■ **WRITTEN TASK**:
Copy every line of the material below word for word.

:: RECORD LIST

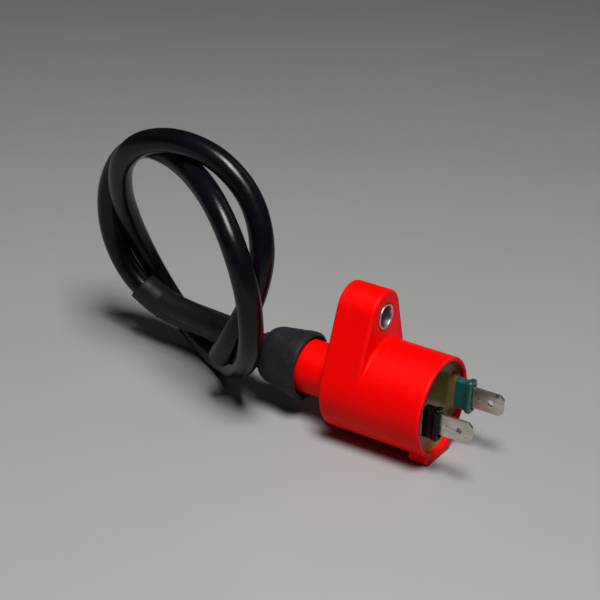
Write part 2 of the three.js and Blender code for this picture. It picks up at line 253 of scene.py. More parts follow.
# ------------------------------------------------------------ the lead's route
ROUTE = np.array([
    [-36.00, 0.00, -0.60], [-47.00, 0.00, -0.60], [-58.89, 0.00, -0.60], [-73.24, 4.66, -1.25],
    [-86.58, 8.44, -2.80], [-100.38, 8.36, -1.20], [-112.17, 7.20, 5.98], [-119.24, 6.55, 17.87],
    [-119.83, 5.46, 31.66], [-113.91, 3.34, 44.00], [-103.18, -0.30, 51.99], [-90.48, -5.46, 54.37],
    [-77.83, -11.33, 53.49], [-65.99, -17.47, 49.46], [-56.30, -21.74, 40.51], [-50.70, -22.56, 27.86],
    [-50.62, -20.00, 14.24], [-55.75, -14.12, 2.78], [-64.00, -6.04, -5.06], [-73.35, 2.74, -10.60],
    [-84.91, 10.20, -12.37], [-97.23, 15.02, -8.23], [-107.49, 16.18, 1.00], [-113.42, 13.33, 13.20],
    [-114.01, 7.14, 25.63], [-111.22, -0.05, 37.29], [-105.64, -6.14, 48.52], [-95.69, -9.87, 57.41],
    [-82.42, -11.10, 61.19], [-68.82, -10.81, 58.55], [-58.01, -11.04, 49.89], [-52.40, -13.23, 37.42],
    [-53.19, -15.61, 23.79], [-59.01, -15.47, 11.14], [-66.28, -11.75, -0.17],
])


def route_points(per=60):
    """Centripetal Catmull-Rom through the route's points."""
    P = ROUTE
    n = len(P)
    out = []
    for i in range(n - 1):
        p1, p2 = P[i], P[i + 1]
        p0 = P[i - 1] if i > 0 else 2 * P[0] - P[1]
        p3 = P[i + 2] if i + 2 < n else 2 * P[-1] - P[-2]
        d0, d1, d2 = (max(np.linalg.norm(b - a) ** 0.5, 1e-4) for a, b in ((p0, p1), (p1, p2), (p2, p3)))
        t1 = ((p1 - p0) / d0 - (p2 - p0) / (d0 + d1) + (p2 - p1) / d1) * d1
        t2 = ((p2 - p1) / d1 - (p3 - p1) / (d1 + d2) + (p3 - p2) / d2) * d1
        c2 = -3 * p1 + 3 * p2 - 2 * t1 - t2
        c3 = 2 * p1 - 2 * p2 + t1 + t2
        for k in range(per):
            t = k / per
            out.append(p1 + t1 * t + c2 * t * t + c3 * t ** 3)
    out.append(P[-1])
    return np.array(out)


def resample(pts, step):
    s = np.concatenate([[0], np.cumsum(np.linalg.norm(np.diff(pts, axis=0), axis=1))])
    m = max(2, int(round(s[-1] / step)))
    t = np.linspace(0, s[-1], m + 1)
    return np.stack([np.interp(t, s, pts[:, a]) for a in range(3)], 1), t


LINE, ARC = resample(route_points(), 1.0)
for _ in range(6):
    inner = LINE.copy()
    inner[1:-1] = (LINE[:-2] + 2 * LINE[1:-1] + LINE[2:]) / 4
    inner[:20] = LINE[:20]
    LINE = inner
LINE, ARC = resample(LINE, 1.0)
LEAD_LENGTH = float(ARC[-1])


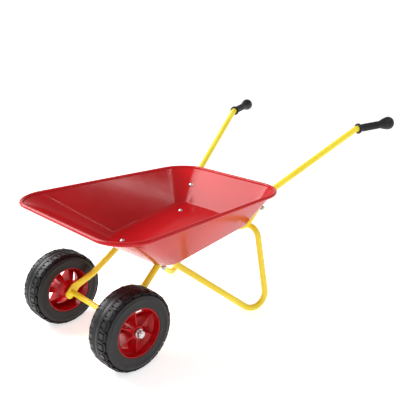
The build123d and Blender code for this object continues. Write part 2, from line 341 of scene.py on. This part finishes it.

::::

■ **ANSWER TO THE TASK**:
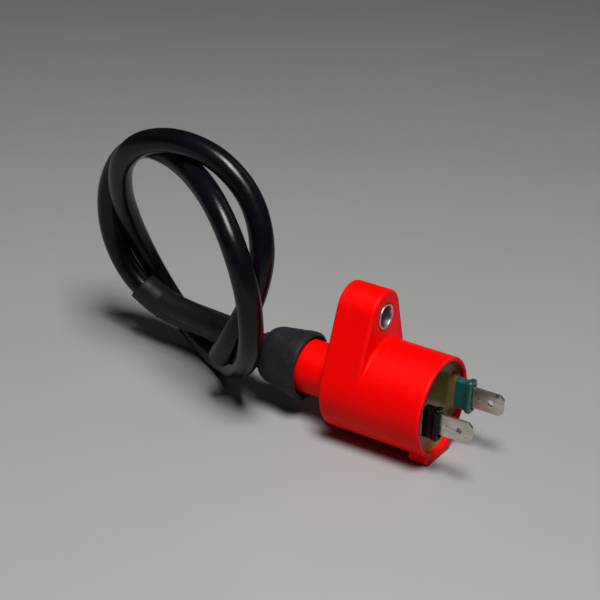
Write part 2 of the three.js and Blender code for this picture. It picks up at line 253 of scene.py. More parts follow.
# ------------------------------------------------------------ the lead's route
ROUTE = np.array([
    [-36.00, 0.00, -0.60], [-47.00, 0.00, -0.60], [-58.89, 0.00, -0.60], [-73.24, 4.66, -1.25],
    [-86.58, 8.44, -2.80], [-100.38, 8.36, -1.20], [-112.17, 7.20, 5.98], [-119.24, 6.55, 17.87],
    [-119.83, 5.46, 31.66], [-113.91, 3.34, 44.00], [-103.18, -0.30, 51.99], [-90.48, -5.46, 54.37],
    [-77.83, -11.33, 53.49], [-65.99, -17.47, 49.46], [-56.30, -21.74, 40.51], [-50.70, -22.56, 27.86],
    [-50.62, -20.00, 14.24], [-55.75, -14.12, 2.78], [-64.00, -6.04, -5.06], [-73.35, 2.74, -10.60],
    [-84.91, 10.20, -12.37], [-97.23, 15.02, -8.23], [-107.49, 16.18, 1.00], [-113.42, 13.33, 13.20],
    [-114.01, 7.14, 25.63], [-111.22, -0.05, 37.29], [-105.64, -6.14, 48.52], [-95.69, -9.87, 57.41],
    [-82.42, -11.10, 61.19], [-68.82, -10.81, 58.55], [-58.01, -11.04, 49.89], [-52.40, -13.23, 37.42],
    [-53.19, -15.61, 23.79], [-59.01, -15.47, 11.14], [-66.28, -11.75, -0.17],
])


def route_points(per=60):
    """Centripetal Catmull-Rom through the route's points."""
    P = ROUTE
    n = len(P)
    out = []
    for i in range(n - 1):
        p1, p2 = P[i], P[i + 1]
        p0 = P[i - 1] if i > 0 else 2 * P[0] - P[1]
        p3 = P[i + 2] if i + 2 < n else 2 * P[-1] - P[-2]
        d0, d1, d2 = (max(np.linalg.norm(b - a) ** 0.5, 1e-4) for a, b in ((p0, p1), (p1, p2), (p2, p3)))
        t1 = ((p1 - p0) / d0 - (p2 - p0) / (d0 + d1) + (p2 - p1) / d1) * d1
        t2 = ((p2 - p1) / d1 - (p3 - p1) / (d1 + d2) + (p3 - p2) / d2) * d1
        c2 = -3 * p1 + 3 * p2 - 2 * t1 - t2
        c3 = 2 * p1 - 2 * p2 + t1 + t2
        for k in range(per):
            t = k / per
            out.append(p1 + t1 * t + c2 * t * t + c3 * t ** 3)
    out.append(P[-1])
    return np.array(out)


def resample(pts, step):
    s = np.concatenate([[0], np.cumsum(np.linalg.norm(np.diff(pts, axis=0), axis=1))])
    m = max(2, int(round(s[-1] / step)))
    t = np.linspace(0, s[-1], m + 1)
    return np.stack([np.interp(t, s, pts[:, a]) for a in range(3)], 1), t


LINE, ARC = resample(route_points(), 1.0)
for _ in range(6):
    inner = LINE.copy()
    inner[1:-1] = (LINE[:-2] + 2 * LINE[1:-1] + LINE[2:]) / 4
    inner[:20] = LINE[:20]
    LINE = inner
LINE, ARC = resample(LINE, 1.0)
LEAD_LENGTH = float(ARC[-1])


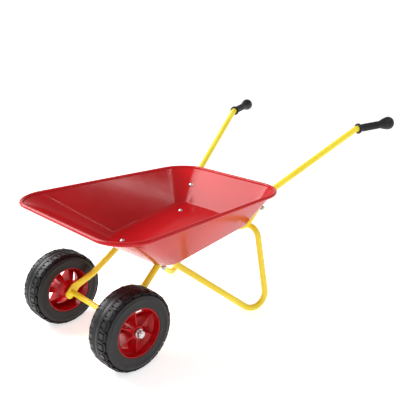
The build123d and Blender code for this object continues. Write part 2, from line 341 of scene.py on. This part finishes it.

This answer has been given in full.